90% = 72 hours of downtime/month

99.9% = 43.2 minutes of downtime/month

99.99% = 4.32 minutes of downtime/month

99.999% = 25.9 seconds of downtime/month

90% availability would not be acceptable to most businesses while 99.999% is often very difficult to actually achieve.

This is based on 525,600 minutes/yrear (assumes 30 day months). All of these SLAs (above 90%) are very agressive and include both planned and unplanned unless otherwise specified in the SLA between the user and the provider of service. In Google's case, planned downtime is not penalized.

Even so, you have to applaud Google for having such aggressive SLAs, but you may want to read exactly what those SLAs include and exclude and how they are defined.
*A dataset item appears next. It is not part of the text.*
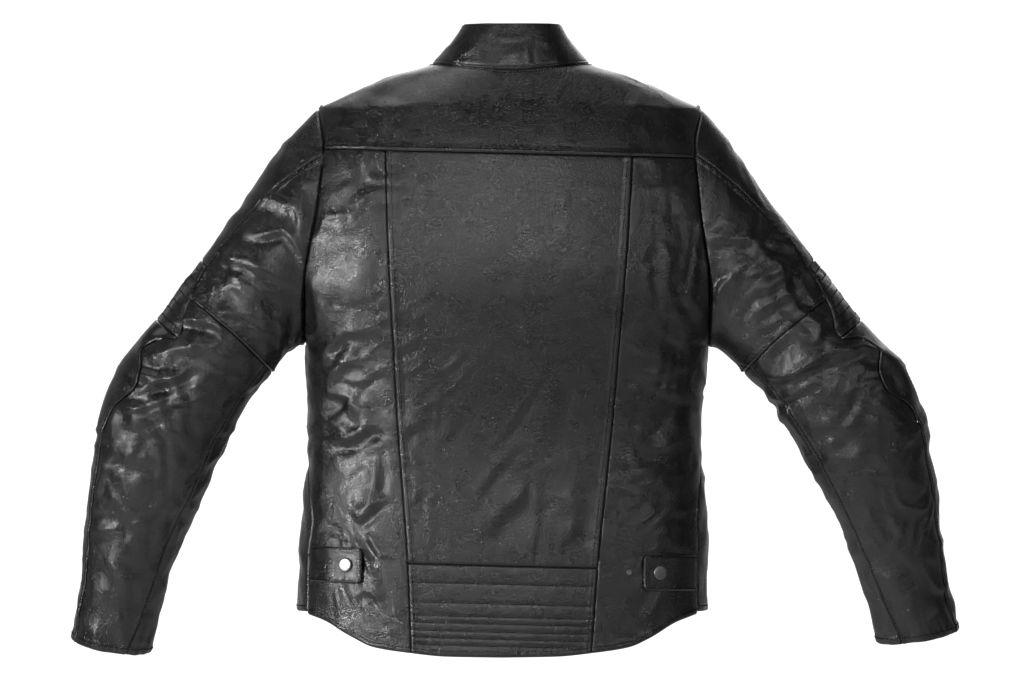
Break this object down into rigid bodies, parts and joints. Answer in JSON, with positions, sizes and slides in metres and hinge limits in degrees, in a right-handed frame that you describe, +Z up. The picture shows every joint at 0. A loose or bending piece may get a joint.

You can see the Google SLA here: http://www.google.com/apps/intl/en/terms/sla.html. I am not certain how many business put their messaging, collaboration and document management in the hands of third parties or if that is even wise. I know that I would not allow Google to handle all of my sensitive communications simply because of their record on privacy.

In the 10 years that I have worked for my company, I have never seen email become unavailable on our Exchange environment. Degredation, yes, but unavailbable, never. If email and messaging are critical to your business, outsourcing it and putting in someone else's hands isn't always the best solution. When you host your own mail, you own it, control it.